Segundo o professor do Programa de Engenharia Oceânica da Universidade Federal do Rio de Janeiro (UFRJ), Floriano Pires, o processo de aprendizagem não é de curto prazo. Ele requer continuidade tanto nas instituições de ensino e treinamento, como, principalmente, nos estaleiros e nas empresas de engenharia. “Esse processo, apesar dos problemas, estava em andamento. O desmonte da indústria naval interrompeu o ciclo de capacitação. Uma eventual retomada vai exigir um grande esforço para recuperação do que já se tinha alcançado.

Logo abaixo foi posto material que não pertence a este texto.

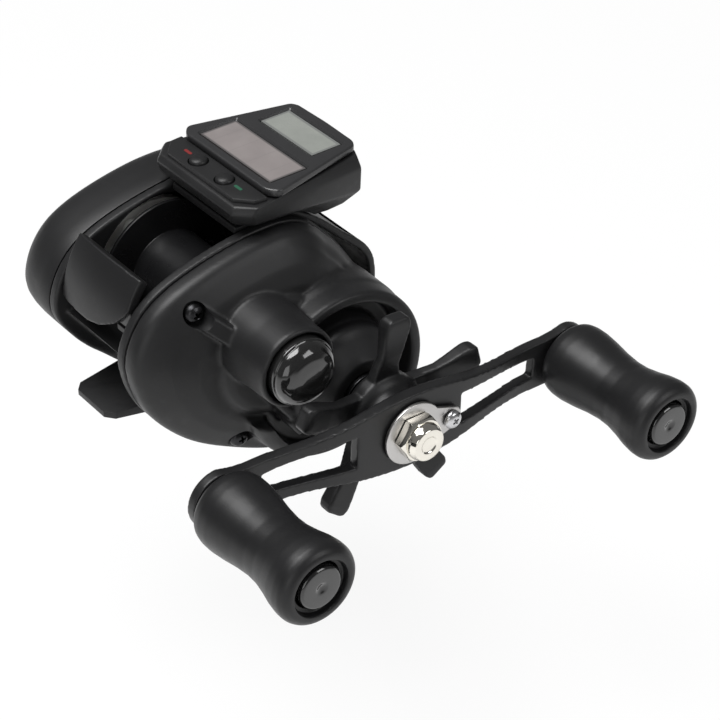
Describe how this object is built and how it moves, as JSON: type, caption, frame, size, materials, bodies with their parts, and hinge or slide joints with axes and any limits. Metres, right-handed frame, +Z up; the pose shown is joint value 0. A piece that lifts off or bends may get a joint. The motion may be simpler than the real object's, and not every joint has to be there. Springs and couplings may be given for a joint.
{
  "type": "baitcasting fishing reel",
  "caption": "Low-profile baitcasting fishing reel with a double crank handle, star drag, level-wind line guide and a solar-powered line counter on top.",
  "frame": {"origin": "middle of the flat underside of the reel foot, where it lies in the rod's seat", "axes": "+X toward the crank handle, +Y toward the rod tip, +Z up from the foot to the counter"},
  "size_m": [0.1205, 0.1142, 0.0684],
  "materials": {
    "black_body": "moulded matte black",
    "black_metal": "satin black",
    "black_gloss": "polished black",
    "soft_grip": "soft-touch black",
    "bezel_grey": "semi-gloss dark grey",
    "steel": "brushed",
    "chrome": "polished",
    "brass": "machined",
    "ceramic": "polished ceramic",
    "solar_glass": "clear cover over a cell",
    "screen_glass": "clear cover over a display",
    "board_green": "solder mask",
    "white_plastic": "natural moulded",
    "friction_felt": "woven fibre washer"
  },
  "bodies": {
    "body": {"frame": "black_body", "reel_foot": "black_metal", "foot_rivet_rear": "steel", "foot_rivet_front": "steel", "front_cowl": "black_body", "palm_cover": "black_body", "gear_cover": "black_body", "cover_screw_rear": "steel", "cover_screw_lower": "steel", "shaft_bearing": "steel", "one_way_bearing": "steel", "spool_bearing_palm": "steel", "spool_bearing_gear": "steel", "pinion_bearing": "steel", "guide_rod_upper": "steel", "guide_rod_lower": "steel", "cast_control_shim": "brass", "counter_housing": "black_body", "counter_bezel": "bezel_grey", "solar_panel": "solar_glass", "counter_screen": "screen_glass", "circuit_board": "board_green", "coin_cell": "steel"},
    "crank": {"drive_shaft": "steel", "bearing_sleeve": "steel", "main_gear": "brass", "drag_washer_carbon": "friction_felt", "drag_washer_steel": "steel", "guide_drive_gear": "white_plastic", "drag_spring_washer": "steel", "handle_arm": "black_metal", "nut_retainer": "steel", "handle_nut": "chrome", "retainer_screw": "steel", "knob_spindle_rear": "steel", "knob_spindle_front": "steel"},
    "spool": {"spool": "black_metal", "spool_shaft": "steel", "brake_rotor": "steel"},
    "yoke": {"pinion_yoke": "white_plastic"},
    "pinion": {"pinion_gear": "brass"},
    "worm": {"worm_shaft": "steel", "worm_gear": "white_plastic"},
    "guide": {"line_guide": "black_body", "guide_ring": "ceramic", "guide_pawl": "brass"},
    "star": {"star_drag": "black_metal"},
    "rear_knob": {"knob_rear": "soft_grip", "knob_cap_rear": "black_gloss"},
    "front_knob": {"knob_front": "soft_grip", "knob_cap_front": "black_gloss"},
    "tension_cap": {"cast_control_knob": "black_gloss"},
    "dial": {"brake_dial": "black_metal"},
    "magnets": {"brake_magnet_plate": "white_plastic"},
    "thumb": {"thumb_bar": "black_body", "clutch_slide": "steel"},
    "mode_button": {"button_mode": "black_gloss"},
    "reset_button": {"button_reset": "black_gloss"}
  },
  "joints": [
    {"name": "handle_spin", "type": "hinge", "parent": "body", "child": "crank", "pos_m": [0, 0.0181, 0.0058], "axis": [1, 0, 0], "continuous": true},
    {"name": "spool_spin", "type": "hinge", "parent": "body", "child": "spool", "pos_m": [0, 0, 0.0214], "axis": [1, 0, 0], "continuous": true},
    {"name": "thumb_bar_press", "type": "slide", "parent": "body", "child": "thumb", "axis": [0, 0, -1], "range_m": [0, 0.003]},
    {"name": "yoke_shift", "type": "slide", "parent": "body", "child": "yoke", "axis": [1, 0, 0], "range_m": [0, 0.0012]},
    {"name": "pinion_spin", "type": "hinge", "parent": "yoke", "child": "pinion", "pos_m": [0, 0, 0.0214], "axis": [1, 0, 0], "continuous": true},
    {"name": "worm_spin", "type": "hinge", "parent": "body", "child": "worm", "pos_m": [0, 0.0296, 0.0124], "axis": [1, 0, 0], "continuous": true},
    {"name": "line_guide_travel", "type": "slide", "parent": "body", "child": "guide", "axis": [1, 0, 0], "range_m": [-0.0073, 0.0073]},
    {"name": "star_drag_turn", "type": "hinge", "parent": "crank", "child": "star", "pos_m": [0, 0.0181, 0.0058], "axis": [1, 0, 0], "range_deg": [-180, 180]},
    {"name": "rear_knob_spin", "type": "hinge", "parent": "crank", "child": "rear_knob", "pos_m": [0, -0.02936, 0.00762], "axis": [1, 0, 0], "continuous": true},
    {"name": "front_knob_spin", "type": "hinge", "parent": "crank", "child": "front_knob", "pos_m": [0, 0.06556, 0.00398], "axis": [1, 0, 0], "continuous": true},
    {"name": "tension_cap_turn", "type": "hinge", "parent": "body", "child": "tension_cap", "pos_m": [0, 0, 0.0214], "axis": [1, 0, 0], "range_deg": [-180, 180]},
    {"name": "brake_dial_turn", "type": "hinge", "parent": "body", "child": "dial", "pos_m": [0, 0, 0.0214], "axis": [1, 0, 0], "range_deg": [0, 270]},
    {"name": "magnet_plate_shift", "type": "slide", "parent": "body", "child": "magnets", "axis": [1, 0, 0], "range_m": [0, 0.00105]},
    {"name": "mode_button_press", "type": "slide", "parent": "body", "child": "mode_button", "axis": [0, 0, -1], "range_m": [0, 0.0005], "stiffness_N_per_m": 400},
    {"name": "reset_button_press", "type": "slide", "parent": "body", "child": "reset_button", "axis": [0, 0, -1], "range_m": [0, 0.0005], "stiffness_N_per_m": 400}
  ],
  "couplings": [
    {"joint": "spool_spin", "follows": "handle_spin", "ratio": -6.3333},
    {"joint": "pinion_spin", "follows": "handle_spin", "ratio": -6.3333},
    {"joint": "worm_spin", "follows": "handle_spin", "ratio": -2},
    {"joint": "yoke_shift", "follows": "thumb_bar_press", "ratio": 0.4},
    {"joint": "magnet_plate_shift", "follows": "brake_dial_turn", "m_per_rad": 0.000222}
  ]
}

Se não houver uma reversão da tendência atual, em curto prazo, a perda de capacitação poderá tornar-se irreversível”, alertou.
Pires afirmou que a demanda por recursos humanos qualificados na construção naval e no setor de engenharia é muito pequena. As políticas relativas ao setor não viabilizam a recuperação nem da indústria nem da engenharia. “O setor tem grande potencial de contribuição para o desenvolvimento do Brasil. Mas para isso, como em todos os países do mundo que têm ou tiveram relevância na indústria naval, é necessário uma política industrial. Eu diria que existe alguma expectativa de esse tema voltar à pauta do debate nacional em 2023”.

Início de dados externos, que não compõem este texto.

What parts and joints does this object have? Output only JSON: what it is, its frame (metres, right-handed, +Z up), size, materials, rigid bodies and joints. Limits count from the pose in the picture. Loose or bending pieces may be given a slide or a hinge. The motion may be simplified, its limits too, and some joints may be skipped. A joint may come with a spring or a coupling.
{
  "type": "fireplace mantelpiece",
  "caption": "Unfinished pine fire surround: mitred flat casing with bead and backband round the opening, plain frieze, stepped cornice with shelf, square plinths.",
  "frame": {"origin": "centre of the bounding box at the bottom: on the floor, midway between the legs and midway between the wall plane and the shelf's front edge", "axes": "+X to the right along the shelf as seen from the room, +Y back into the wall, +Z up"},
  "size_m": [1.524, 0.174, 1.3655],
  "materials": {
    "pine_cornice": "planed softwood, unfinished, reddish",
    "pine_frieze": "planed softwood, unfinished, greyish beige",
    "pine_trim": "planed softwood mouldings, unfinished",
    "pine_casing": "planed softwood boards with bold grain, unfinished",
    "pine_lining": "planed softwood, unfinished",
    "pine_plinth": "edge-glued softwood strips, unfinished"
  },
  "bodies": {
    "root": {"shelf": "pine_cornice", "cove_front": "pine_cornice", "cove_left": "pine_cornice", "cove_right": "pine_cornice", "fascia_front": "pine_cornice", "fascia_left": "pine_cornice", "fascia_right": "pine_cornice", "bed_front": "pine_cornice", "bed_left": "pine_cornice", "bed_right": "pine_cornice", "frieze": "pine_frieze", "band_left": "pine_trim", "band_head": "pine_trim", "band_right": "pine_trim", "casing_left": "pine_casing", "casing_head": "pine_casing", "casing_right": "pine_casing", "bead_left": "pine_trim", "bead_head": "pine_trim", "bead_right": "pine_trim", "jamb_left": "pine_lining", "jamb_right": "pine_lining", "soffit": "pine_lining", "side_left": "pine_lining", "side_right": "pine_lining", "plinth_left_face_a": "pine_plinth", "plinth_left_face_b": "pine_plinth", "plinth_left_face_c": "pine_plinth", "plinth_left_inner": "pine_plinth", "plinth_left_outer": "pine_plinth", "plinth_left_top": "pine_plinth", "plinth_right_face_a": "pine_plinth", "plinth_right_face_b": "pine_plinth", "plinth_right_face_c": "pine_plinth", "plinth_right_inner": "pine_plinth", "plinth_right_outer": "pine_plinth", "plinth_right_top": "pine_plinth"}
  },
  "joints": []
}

De acordo com Sérgio Bacci, vice-presidente executivo do Sindicato Nacional da Indústria da Construção e Reparação Naval e Offshore (Sinaval), nesse momento ainda não há uma grande demanda de profissionais no setor. “Esperamos que com o novo governo [Luiz Inácio Lula da Silva (PT)] assumindo, tenhamos uma demanda de embarcações sendo construída no Brasil e, com isso, possamos retomar os empregos no Brasil e buscar esses profissionais no mercado”, comentou.

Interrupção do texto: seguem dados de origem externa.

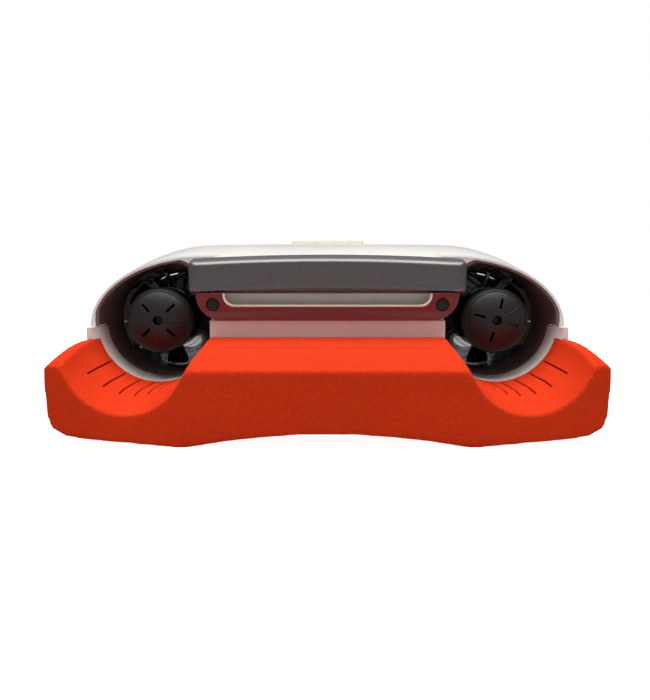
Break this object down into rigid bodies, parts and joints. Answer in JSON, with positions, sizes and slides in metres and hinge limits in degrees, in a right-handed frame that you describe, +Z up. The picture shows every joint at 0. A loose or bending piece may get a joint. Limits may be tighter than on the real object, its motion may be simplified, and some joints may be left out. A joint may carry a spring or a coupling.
{
  "type": "underwater scooter",
  "caption": "Board-shaped underwater scooter with a foam float, ducted thrusters in side tunnels, a slide-out battery, hand grips with triggers and a display.",
  "frame": {"origin": "on the ground under the middle of the scooter's box", "axes": "+X to the right seen from behind, +Y forward, +Z up with the foam float underneath"},
  "size_m": [0.396, 0.505, 0.1555],
  "materials": {
    "foam": "matte",
    "cover_white": "gloss",
    "liner_dark": "matte",
    "duct_black": "gloss",
    "cap_black": "matte",
    "gunmetal": "satin",
    "frame_red": "satin",
    "recess_beige": "satin",
    "rubber_black": "matte",
    "steel": "satin",
    "grip_tube": "satin",
    "winding_copper": "satin",
    "board_green": "satin",
    "cell_blue": "satin",
    "contact_brass": "satin",
    "lens": "gloss"
  },
  "bodies": {
    "hull": {"float_pad": "foam", "lower_cover": "cover_white", "upper_cover": "cover_white", "tunnel_liner_left": "liner_dark", "tunnel_liner_right": "liner_dark", "battery_tray": "liner_dark", "duct_left": "duct_black", "duct_right": "duct_black", "intake_grille_left": "duct_black", "intake_grille_right": "duct_black", "trigger_housing_left": "cap_black", "trigger_housing_right": "cap_black", "controller_case": "gunmetal", "rear_frame": "frame_red", "finger_recess": "recess_beige", "screw_plug_left": "rubber_black", "screw_plug_right": "rubber_black", "grip_sleeve_left": "rubber_black", "grip_sleeve_right": "rubber_black", "shaft_seal_left": "rubber_black", "shaft_seal_right": "rubber_black", "bearing_rear_left": "steel", "bearing_rear_right": "steel", "bearing_front_left": "steel", "bearing_front_right": "steel", "frame_screw_left": "steel", "frame_screw_right": "steel", "cover_screw_1": "steel", "cover_screw_2": "steel", "trigger_pin_left": "steel", "trigger_pin_right": "steel", "latch_spring": "steel", "grip_core_left": "grip_tube", "grip_core_right": "grip_tube", "stator_left": "winding_copper", "stator_right": "winding_copper", "controller_board": "board_green", "display_board": "board_green", "contact_block": "contact_brass", "display_lens": "lens"},
    "battery": {"battery_end_cap": "gunmetal", "battery_case": "liner_dark", "battery_contact_plate": "contact_brass", "battery_cells": "cell_blue", "protection_board": "board_green"},
    "latch": {"release_bar": "recess_beige"},
    "button": {"power_button": "rubber_black"},
    "propeller_left": {"propeller_left": "duct_black", "hub_cap_left": "cap_black", "hub_screw_left": "steel", "rotor_bell_left": "steel", "motor_shaft_left": "steel"},
    "trigger_left": {"trigger_left": "cap_black"},
    "propeller_right": {"propeller_right": "duct_black", "hub_cap_right": "cap_black", "hub_screw_right": "steel", "rotor_bell_right": "steel", "motor_shaft_right": "steel"},
    "trigger_right": {"trigger_right": "cap_black"}
  },
  "joints": [
    {"name": "propeller_left_spin", "type": "hinge", "parent": "hull", "child": "propeller_left", "pos_m": [-0.139, -0.1395, 0.081], "axis": [-0.0499, 0.9988, 0], "continuous": true},
    {"name": "propeller_right_spin", "type": "hinge", "parent": "hull", "child": "propeller_right", "pos_m": [0.139, -0.1395, 0.081], "axis": [0.0499, 0.9988, 0], "continuous": true},
    {"name": "battery_slide", "type": "slide", "parent": "hull", "child": "battery", "axis": [0, -1, 0], "range_m": [0, 0.24]},
    {"name": "latch_slide", "type": "slide", "parent": "hull", "child": "latch", "axis": [0, 1, 0], "range_m": [0, 0.006], "stiffness_N_per_m": 400, "springref_m": -0.002},
    {"name": "power_button_press", "type": "slide", "parent": "hull", "child": "button", "axis": [0, -0.1309, -0.9914], "range_m": [0, 0.0012], "stiffness_N_per_m": 1500, "springref_m": -0.0005},
    {"name": "trigger_left_squeeze", "type": "hinge", "parent": "hull", "child": "trigger_left", "pos_m": [-0.10958, 0.15835, 0.062], "axis": [0, 0, -1], "range_deg": [0, 8], "stiffness_Nm_per_rad": 0.8, "springref_deg": -4.58},
    {"name": "trigger_right_squeeze", "type": "hinge", "parent": "hull", "child": "trigger_right", "pos_m": [0.10958, 0.15835, 0.062], "axis": [0, 0, 1], "range_deg": [0, 8], "stiffness_Nm_per_rad": 0.8, "springref_deg": -4.58}
  ]
}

Para Ricardo Ávila, da Ecovix, é essencial investir em tecnologia nesse momento. “Os estaleiros nacionais eram bastante tecnológicos, mas já se passaram quase 10 anos desde quando funcionavam a pleno. Será preciso investir novamente em P&D, novas máquinas, novas técnicas e uma reciclagem de toda a cadeia. Estamos em plena era da Internet das Coisas (IoT), da Indústria 4.0 e os estaleiros não ficarão imunes a isso”, relembrou.
Assim como Ávila, o diretor comercial do Estaleiro Mauá (RJ), Arialdo Félix, acredita que os estaleiros precisam estar preparados para uma eventual retomada ou aumento das atividades nos próximos anos. “Isso implica em investimentos na aquisição de equipamentos com tecnologias de ponta, que entregam maior produtividade com baixos custos operacionais e de manutenção, sem esquecer na contínua capacitação de seus recursos humanos. O desafio é gigantesco, mas os estaleiros já passaram por isso e obtiveram excelentes resultados”.
Bacci, do Sinaval, concorda e afirma que a tecnologia tem avançado muito e o Brasil precisa ir atrás dessa tecnologia para poder se adaptar e ser competitivo nos processos produtivos. Ele enfatizou que é crucial haver demanda e financiamento. “Hoje, temos 42 plantas industriais preparadas para a retomada da indústria naval, os estaleiros estão aí. O que você pode ter é uma tecnologia um pouco defasada, mas que, em curto espaço de tempo, os estaleiros possam se qualificar para atender a demanda que vier. Estamos muito otimistas para que o próximo governo retome as construções e esperamos que, em um breve curto espaço de tempo, tenhamos boas notícias para a indústria naval brasileira”, avaliou Bacci.